I was surprised too.

I think what I was not considering is that, in this case, the freewheel is driving the crank.
Normally the crank drives the freewheel.

An easier way than going to the bike shop is envisioning the whole setup installed on the bike.
The motor is stopped, you pedal, the freewheel would try to turn the motor, which is exactly what we don't want. We want it to freewheel, exactly the opposite of what we want the freewheel to do on the right side.

It's amazing how a simple little device like the freewheel can confuse and I was totally surprised to find out my thinking was wrong.

I got on Target's web site and yes, $299.
There's no way to determine shipping until you go through check out which I will do later.
If it's $50 or less for shipping it would be worth it and it would be delivered to my door.
I will see. Currie charges $99 for shipping so I wouldn't be surprised if Target charges more than $50.

I got the green light from "she who must be obeyed" for going ahead with the project.
She was actually rather excited by it. She's environmentally conscious and is aware of the concept of peak oil. She's having part of the lawn torn out to save water!
She also has a friend who wants a bike so he will get the Currie bike after I have taken off the electric stuff.
That means I get to buy the kit and a new bike.
I'm going for the Motobecane Outcast 29. It's a single speed but I will convert it to a 1 x 9 using DMR chain tugs with a derailleur tab. If I run a full length cable housing from the derailleur to the shifter the lack of cable stops is not an issue. I will also have to get a cassette rear wheel but wheelsets can be had for as little as $99. I'm going for the Motobecane because I just like it. It sells for $349 with free shipping and no sales tax from Bikesdirect.
When I get the cassette rear wheel I will try to swap axles with the single speed wheel which is a bolt on. The thread pitch of the axles might be the same, they might not.
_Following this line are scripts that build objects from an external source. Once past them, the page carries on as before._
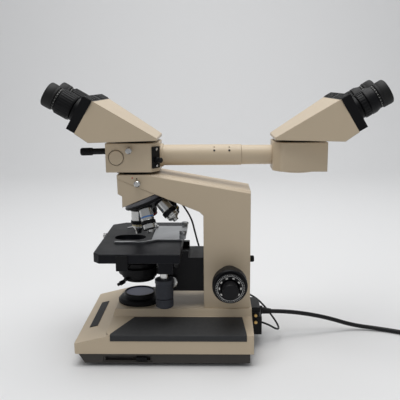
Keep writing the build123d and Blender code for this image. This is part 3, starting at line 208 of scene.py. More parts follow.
@dataclass(frozen=True)
class Finish:
    """One finish of the microscope: a base colour and how its surface varies."""

    name: str
    slot: str
    color: Triple
    rough: float = 0.45
    metallic: float = 0.0
    coat: float = 0.0
    grain: float = 900.0
    depth: float = 0.00004
    mottle: float = 0.06
    wear: float = 0.0
    wear_color: Triple = (0.4, 0.38, 0.34)
    dust: float = 0.0
    edge: float = 0.0009
    turned: float = 0.0
    clear: float = 0.0
    gloss: float = 0.5

    def build(self, effects: Effects) -> bpy.types.Material:
        """Make the material.

        Args:
            effects: the shared node groups.

        Returns:
            The finished material.
        """
        material = bpy.data.materials.new(self.name)
        material.use_nodes = True
        material.node_tree.nodes.clear()
        g = Graph(material.node_tree)
        group = "ShaderNodeGroup"
        grain = g.add(group, node_tree=effects.grain)
        grain.inputs["Scale"].default_value = self.grain
        soft = g.add(group, node_tree=effects.edges)
        soft.inputs["Radius"].default_value = self.edge
        tone = g.math("MULTIPLY", g.math("SUBTRACT", grain.outputs["Mottle"], 0.5), self.mottle * 4)
        base = (*self.color, 1.0)
        dark = tuple(max(0.0, c * DARK_SHARE) for c in self.color) + (1.0,)
        color = g.blend(g.math("ADD", tone, 0.15, clamp=True), base, dark)
        if self.wear:
            share = g.math("MULTIPLY", soft.outputs["Wear"], self.wear)
            color = g.blend(share, color, (*self.wear_color, 1.0))
        rough = g.math("ADD", g.math("MULTIPLY", tone, 0.5), self.rough, clamp=True)
        if self.dust:
            film = g.add(group, node_tree=effects.dust).outputs[0]
            share = g.math("MULTIPLY", film, self.dust)
            color = g.blend(share, color, DUST_COLOR)
            rough = g.math("ADD", rough, share, clamp=True)
        height = grain.outputs["Height"]
        if self.turned:
            marks = g.add(group, node_tree=effects.turning).outputs[0]
            height = g.math("ADD", height, g.math("MULTIPLY", marks, self.turned))
        bump = g.add("ShaderNodeBump", {
            "Strength": 0.6, "Distance": self.depth, "Height": height,
            "Normal": soft.outputs["Normal"]})
        shader = g.add("ShaderNodeBsdfPrincipled", {
            "Base Color": color, "Roughness": rough, "Metallic": self.metallic,
            "Coat Weight": self.coat, "Transmission Weight": self.clear,
            "Specular IOR Level": self.gloss, "Normal": bump.outputs[0]})
        g.add("ShaderNodeOutputMaterial", {"Surface": shader.outputs[0]})
        return material


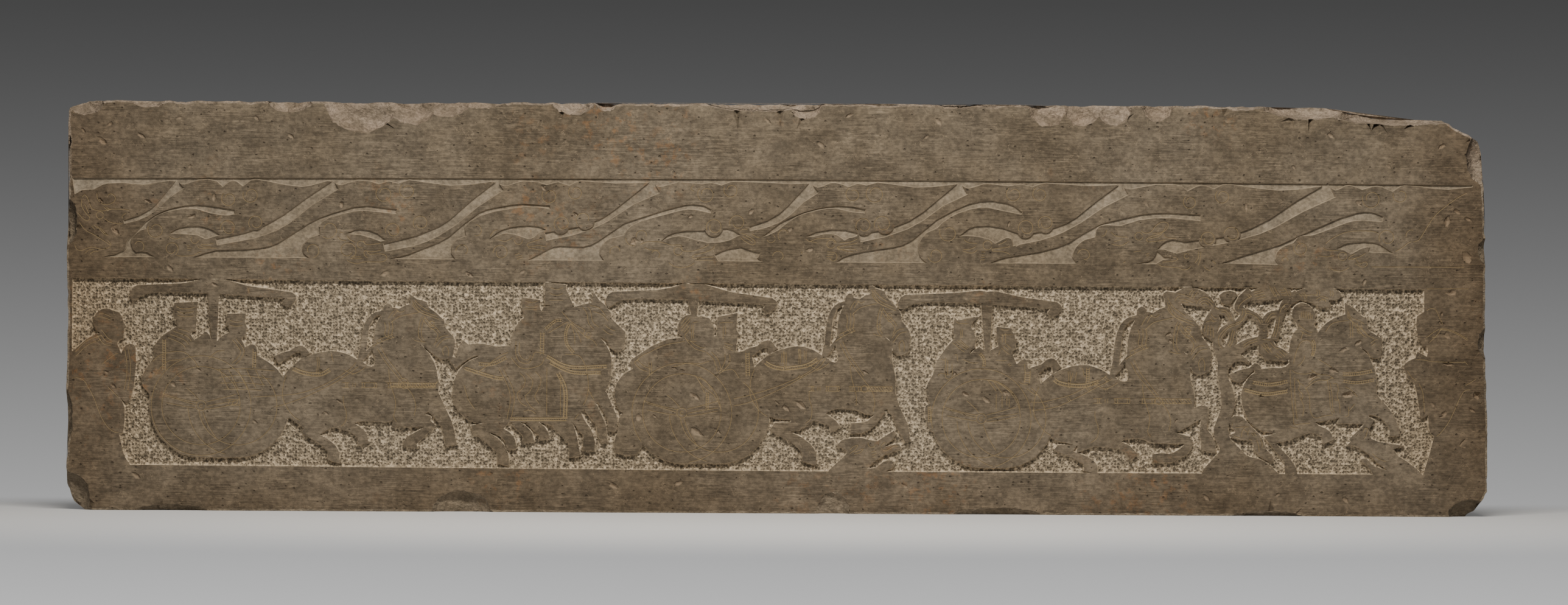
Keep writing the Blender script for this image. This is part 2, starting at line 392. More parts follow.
BAND = [
    # the beast at the left end
    (-1148.7, 536, -1147, 525, -1138, 516, -1126, 516.5, -1118, 522, -1118, 529, -1125.6, 534, -1131, 529),
    (-1174, 526, -1169, 532, -1164, 526, -1159, 513, -1154, 507, -1138, 505, -1120, 508, -1092, 506),
    (-1174, 526, -1174, 513, -1167, 501, -1160, 493, -1164, 488, -1172, 492, -1185, 507),
    (-1169, 517, -1161, 498), (-1138, 512, -1128, 505), (-1134, 512, -1124, 506),
    (-1136, 492, -1126, 486, -1113, 483, -1102, 484, -1100, 488, -1106, 495, -1098, 502),
    (-1180, 489, -1172, 477, -1164, 470, -1154, 465, -1136, 454, -1124, 447, -1131, 457),
    (-1186, 449, -1182, 440, -1174, 438, -1161, 443, -1151, 443, -1138, 440, -1123, 445),
    (-1169, 432, -1161, 439, -1151, 440), (-1161, 430, -1154, 436, -1144, 436), (-1158, 480, -1150, 472),
    (-1154, 482, -1146, 475), (-1148, 480, -1136, 466, -1127, 463), (-1143, 477, -1131, 464),
    # the heads of the clouds
    (-1027, 464, -1023, 460, -1013, 458, -1005, 462),
    (-973, 449, -961, 449, -947, 452, -938, 459, -937, 465),
    (-978, 449, -977, 444, -969, 442, -954, 443, -943, 441, -947, 436), (-974, 449, -969, 445, -954, 445),
    (-1015, 430, -1000, 429, -984, 431, -975, 436, -966, 436), (-998, 447, -991, 446),
    (-997, 443, -987, 442), (-997, 439, -988, 438),
    (-699, 458, -696, 452, -690, 450, -670, 453, -659, 459, -654, 454, -656, 448),
    (-740, 471, -729, 468, -722, 459, -711, 453), (-743, 465, -737, 458, -727, 456),
    (-656, 447, -670, 441, -686, 438, -696, 440, -697, 433, -690, 427),
    (-693, 439, -688, 434, -670, 435, -660, 431, -661, 424, -670, 421, -696, 421, -709, 418, -722, 421,
     -727, 425), (-717, 429, -701, 430), (-719, 426, -699, 427),
    (-485, 459, -486, 464, -476, 476, -470, 472, -480, 460), (-473, 460, -459, 457, -445, 464),
    (-410, 465, -398, 476, -387, 477, -384, 472, -391, 464, -411, 457, -422, 453, -420, 448, -401, 450,
     -380, 445, -387, 442, -422, 446), (-445, 433, -433, 438), (-443, 429, -429, 434),
    (-441, 426, -428, 430), (-141, 554, -147, 547, -140, 542), (-256, 469, -256, 460, -250, 452, -240, 450),
    (-233, 452, -220, 457, -199, 457, -179, 452, -163, 452, -160, 443, -144, 442, -127, 447, -113, 455,
     -108, 455, -108, 447, -122, 440, -141, 435, -143, 430, -120, 432, -103, 431, -107, 427, -141, 427),
    (-226, 448, -216, 444, -199, 443), (-185, 423, -175, 416.5, -161, 414, -148, 417, -139, 423),
    (-66, 474, -52, 469, -38, 459, -42, 453, -59, 462, -66, 474, -55, 480, -47, 476),
    (-45, 472, -31, 465, -18, 466), (-60, 468, -48, 462, -40, 456), (47, 465, 52, 460, 68, 457),
    (54, 459, 68, 464, 92, 464, 100, 455), (102, 457, 123, 459, 136, 465),
    (112, 462, 129, 469, 136, 469.5, 139, 464, 133, 457, 112, 452.5, 100, 450, 102, 446, 126, 447, 140,
     441, 133, 436, 112, 436, 105, 428), (102, 447, 118, 443, 138, 441), (82, 442, 97, 441),
    (82, 438, 97, 438), (81, 434, 95, 434), (81, 430, 94, 430), (40, 438, 42, 443),
    (313, 465, 321, 459, 338, 457), (311, 445, 328, 441, 338, 447), (311, 447, 325, 448, 336, 453),
    (362, 457, 376, 457, 390, 465, 396, 466, 400, 460, 390, 452, 362, 448, 362, 445, 383, 443, 393, 438,
     388, 434), (343, 443, 351, 443), (343, 438, 350, 438), (342, 434, 350, 434), (342, 430, 350, 430),
    (561, 479, 571, 471, 592, 469), (562, 458, 579, 455, 594, 463), (566, 461, 582, 466),
    (612, 481, 620, 476, 630, 479, 638, 489, 648, 495, 658, 493, 657, 485, 648, 477, 628, 470, 622, 466,
     625, 462, 641, 463, 661, 466, 664, 462, 648, 454), (630, 476, 648, 478, 656, 490),
    (625, 467, 640, 470, 649, 476), (651, 476, 656, 469, 674, 468),
    (641, 445, 646, 438, 664, 435, 675, 434, 671, 430, 648, 427, 643, 424, 651, 420, 677, 418, 684, 415,
     694, 417, 697, 422), (643, 446, 653, 438, 674, 436), (599, 444, 615, 447), (620, 440, 628, 443),
    (621, 437, 628, 439), (710, 447, 709, 434, 703, 425), (714, 447, 713, 434, 709, 421),
    (718, 422, 724, 416, 731, 413), (733, 431, 740, 424), (582, 425, 588, 429),
    (545, 470, 552, 473, 555, 482), (923, 459, 937, 470, 957, 479, 981, 482, 1004, 481, 1015, 477),
    (919, 454, 927, 449, 950, 448.5, 959, 449, 970, 445, 983, 452, 991, 455.5, 1000, 453, 997, 448, 983,
     439, 970, 435, 963, 434, 966, 439, 975, 443),
    (968, 432, 975, 435, 981, 427, 993, 430, 995, 426, 988, 421, 973, 427),
    (931, 421, 937, 416, 950, 414, 959, 417, 965, 421), (910, 440, 927, 438, 940, 441),
    (1027, 447, 1040, 447, 1052, 453, 1065, 463, 1070, 463),
    (1070, 463, 1081, 467, 1088, 477, 1099, 495, 1111, 511, 1129, 526, 1147, 539, 1164, 548),
]

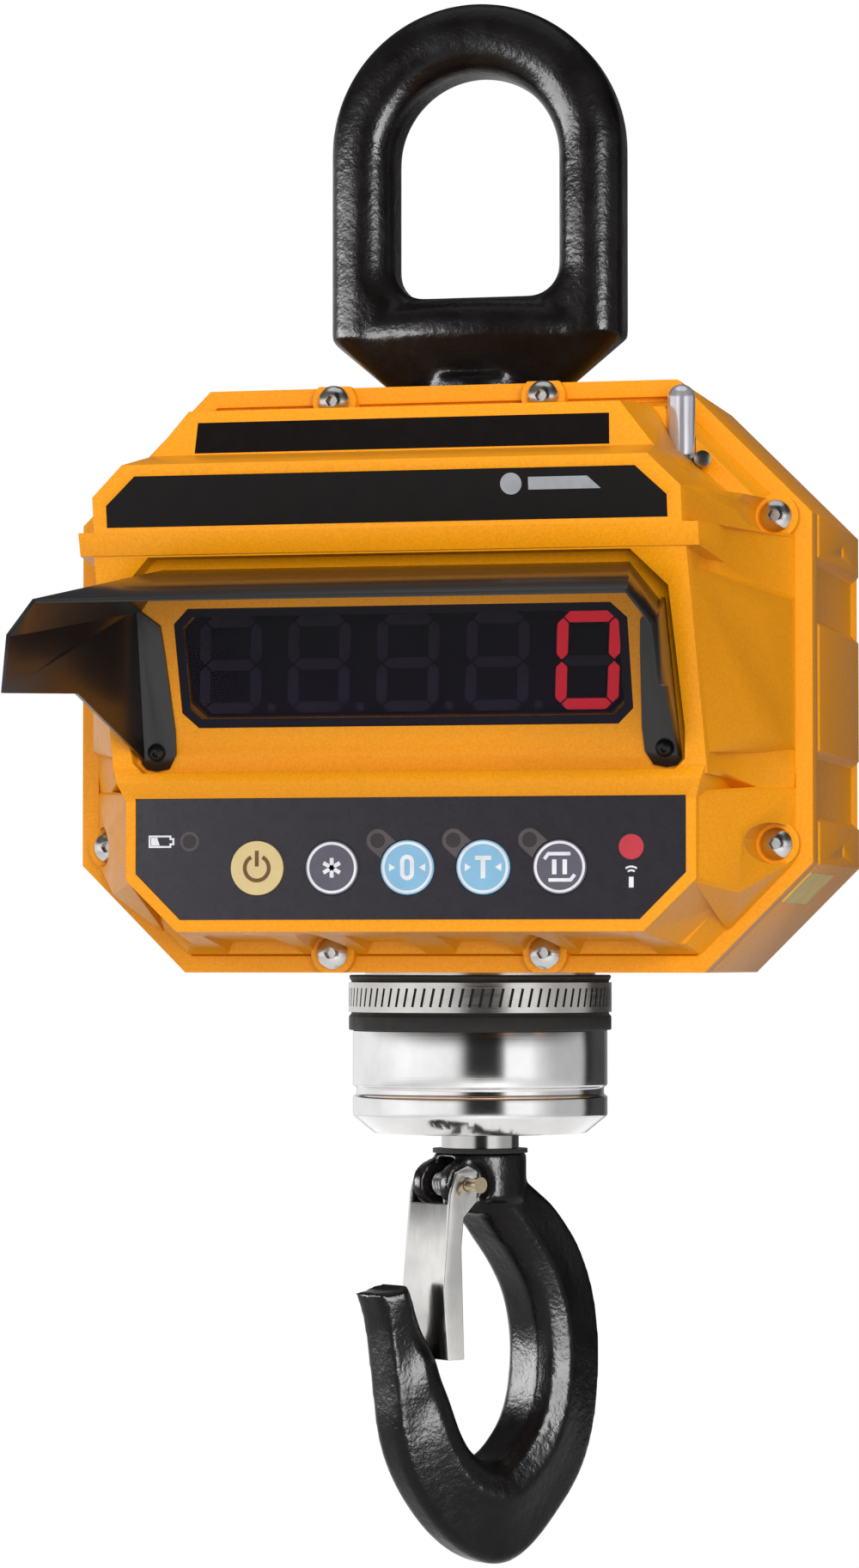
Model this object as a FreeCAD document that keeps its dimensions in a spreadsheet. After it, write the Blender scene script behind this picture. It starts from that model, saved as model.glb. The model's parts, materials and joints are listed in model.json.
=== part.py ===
"""Crane scale: a load ring above a die-cast indicator case, a swivel hook below.

The origin is the point inside the load ring where the crane's own hook bears. +Z is up,
-Y is the side with the display, and lengths are millimetres. Case heights are given from
the middle of the case, and "front" distances are measured from the load axis towards -Y.
"""
import FreeCAD, Part
import math
import os
from types import SimpleNamespace

import Sketcher
from FreeCAD import Placement, Rotation, Vector

DOC = FreeCAD.newDocument("crane_scale")
SHEET = DOC.addObject("Spreadsheet::Sheet", "Sizes")

SIZES = {
    # load ring
    "ring_inner_radius": 34, "ring_outer_radius": 59.5, "ring_opening": 90, "ring_thick": 36,
    "ring_corner": 12, "ring_shoulder": 107, "ring_foot": 127, "ring_rounding": 12.4,
    "ring_barrel": 26, "neck_radius": 22, "neck_bottom": 176, "lock_pin_radius": 5,
    "lock_pin_z": -162,
    # load cell
    "cell_half": 31, "cell_half_deep": 25, "cell_low": -345, "cell_high": -150,
    "flexure_z": -262, "flexure_high": 34, "gauge_thick": 1.2, "bracket_sheet": 5,
    # case outline
    "case_middle": -247, "case_half": 145, "case_up": 114, "case_down": 114,
    "top_cut": 52, "bottom_cut": 42, "flange_front": 66, "flange_back": 57, "rim_height": 4,
    "rim_width": 6.5, "rear_depth": 70, "rear_bevel": 12, "wall": 5, "seam": 1,
    "side_recess": 3, "room_back": 56, "deep_room_back": 64, "back_wall": 18,
    # front frame
    "foot_front": 128.5, "floor_front": 137.2, "floor_lean": 0.36, "plate": 1.2,
    # display
    "window_half": 87, "window_up": 24.5, "window_down": 22.6, "window_cut": 6,
    "digit_height": 38, "digit_width": 24, "digit_pitch": 34.4, "segment": 4.2, "digit_slant": 0.1,
    # keypad
    "keypad_half": 106.2, "keypad_top": -47.9, "keypad_low": -94, "keypad_cut": 17.5,
    "key_radius": 10.3, "key_pitch": 29.2, "key_row": -74.4, "key_rise": 0.5, "key_gap": 0.3,
    "lamp_radius": 2.6, "lamp_row": -64.2, "receiver_radius": 4.7,
    "key_thick": 2.2, "key_edge": 0.35, "board": 1.6,
    # hood
    "hood_sheet": 1.5, "hood_front": 254,
    # fasteners
    "screw_head": 6.2, "screw_head_high": 4.6, "screw_shank": 3, "screw_seat": 76,
    "side_screw_radius": 2.6, "side_screw_back": 12,
    # load train below the case
    "housing_radius": 51, "housing_top": -366, "housing_shoulder": -384, "housing_rim": -418,
    "housing_low": -425, "housing_foot": 42.5, "cavity_radius": 40, "shank_radius": 14,
    "neck_low": -431, "bush_radius": 15.5, "hook_neck": 18.5, "running_gap": 0.3,
    # hook and latch
    "hook_turn": 231.9, "latch_pin_out": 17, "latch_pin_z": -445, "latch_pin_radius": 2.5,
    "latch_half": 13, "latch_sheet": 1.5, "lug_half": 11,
    # battery pack
    "pack_half": 74, "pack_up": 38, "pack_drop": 17, "pack_deep": 36.4, "pack_axis": 51.6,
    "pack_shell": 2, "bay_gap": 1, "bay_sheet": 1.4, "cell_radius": 15.5, "cover_thick": 4,
    "cover_gap": 1.2, "knob_radius": 11, "knob_out": 88.14,
}

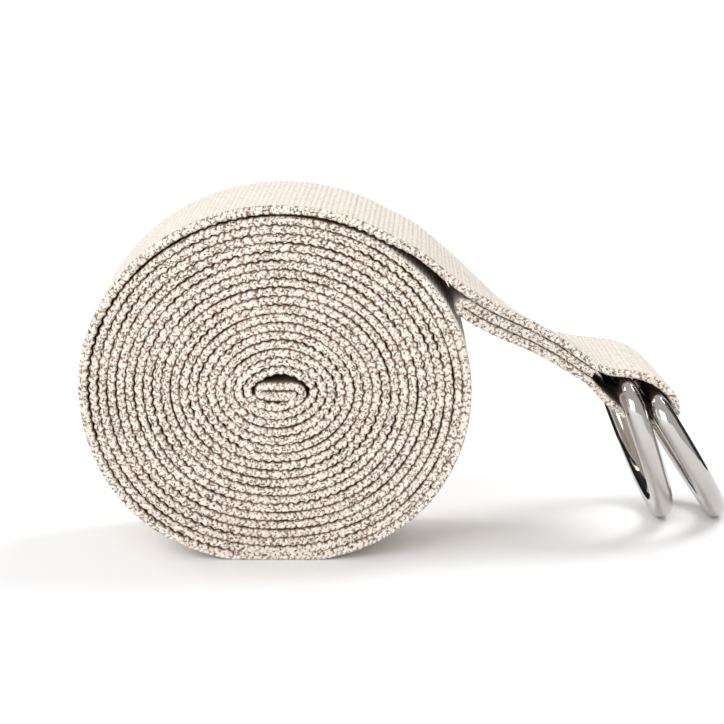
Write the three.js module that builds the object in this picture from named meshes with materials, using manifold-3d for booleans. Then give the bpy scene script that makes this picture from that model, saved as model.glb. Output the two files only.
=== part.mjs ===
// Stretching strap: one length of cotton webbing, coiled on its edge, with two D-rings
// held in a sewn loop at its outer end.
// Millimetres. X runs from the coil towards the rings, Y along the coil's axis, Z up; the tail
// sways towards +Y on its way to the rings.
// The origin is the middle of the flat that the coil rests on.
import * as THREE from "three";
import { mergeVertices } from "three/addons/utils/BufferGeometryUtils.js";
import Module from "manifold-3d";

const wasm = await Module();
wasm.setup();
const { Manifold, Mesh } = wasm;

// Webbing
const WIDTH = 38;              // selvedge to selvedge
const THICKNESS = 1.7;         // of the free, uncoiled webbing
const PLY_GAP = 0.12;          // air between plies that are sewn together

// Coil
const COIL_HALF_WIDTH = 39.4;  // envelope of the coil, before the outer turn lifts off
const COIL_HALF_HEIGHT = 35.95;
const COIL_RISE = 0.4;         // the envelope's centre above the core's centre
const SAG_BULGE = 0.022;       // how far the lower quarters squash outwards
const CORE = { x: 0.6, z: 33.9, halfWidth: 4.3, halfHeight: 1.9 };
const DEPARTURE = 56.7 * Math.PI / 180;  // where the tail leaves the coil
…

I will post new comments as I progress though the project.
Thanks again for all your help and interest,
George

donob08 08-28-09 04:02 PM

Geo

I still disagree. You said the words yourself. Flip the freewheel so that the writing on the side is away from you. Hold the cup as if you were going to screw it into the drive side of the Bottom Bracket. Thread it into the freewheel, clockwise. When it bottoms out continue turning it clockwise. The sprocket turns clockwise too. That's what you want: when the cup is turned CW the sprocket turns CW. When the cup is turned CCW (yes it could back out, but if bound in) The sprocket DOES NOT move. This is in effect what happens when the crank tries to turn the motor sprocket CW, that is drive it.

No muss, no fuss.

I see, you've had the cup the other way around, that's why you've been saying the nut would be inside the cup. I thought that was something you see when you tried it. Sorry, I didn't explain things well.

See, the way I envision it, The sprocket is around the shaft. It would be about as far from the motor bearing as it is in the standard setup. The way you were thinking, if you could get the parts (there are only 16T left handed freewheels and no left handed BB cups) the sprocket would be a lot farther from the motor bearing (bad thing).

Don

GeoKrpan 08-28-09 07:02 PM

Hi Don,

Odyssey makes a 13 tooth freewheel in both left and right hand drives.
The right cup of a bottom bracket is left threaded.

We are both right. You are thinking the BB cup is welded to the inside of the motor gear and I am thinking it is welded on the outside of the motor gear.

Actually your way would be better because the freewheel would be closer to the motor bearing.
But, it doesn't look as if there would be enough room between the motor gear and the motor for a BB cup.
You have the kit, measure the distance between the motor gear and the motor itself.

It would be better to have the BB cup welded to the inside of the motor gear for another reason.
You could then use the lock ring that comes with a loose bearing bottom bracket to keep the freewheel from coming loose. The freewheel is, in effect, left threaded on a clockwise rotating shaft and it would come loose without Locktite or some sort of fastener.
I suppose I could find a 1 3/8" left threaded lock ring if the cup has to be welded to the outside of the motor gear.
I suppose the BB cup could be cut narrower to fit between the gear and the motor or to minimize the the additional distance from the motor bearing if the cup has to be welded to the outside of the motor gear. I think you could get that additional distance down to 1/2".

Are we having fun?
Cheers,
George

donob08 08-28-09 08:36 PM

Yes, it is fun to see how differently two people can see the combination of just a few elements.

The distance from gear case to end of shaft is about 30mm.
Outside of gear about 15mm
So with cup on outside, the close side of FW would be about 20 mm away

I picture gear gone, cup trimmed to 10mm to fit inside FW
Add a washer to make sure cup is stopped by shoulder (maybe added raised center to keep things concentric)
So farther face of FW is about 25 mm from gear case and close face is about 9mm from gear case.

I think 9mm is better than 20mm.

Distance gear box face to center of gear teeth:
The 9 puts the gear teeth at about 21mm, the 20 puts it at 32mm. Present set up gear teeth are about 12mm.

Taking the FW off the cup is not a biggie. Take cup off motor shaft, use wrench on cup flats, use FW removing tool on FW notches. With my idea the FW will be tightening all the time, like normal, no lock ring needed just muscle.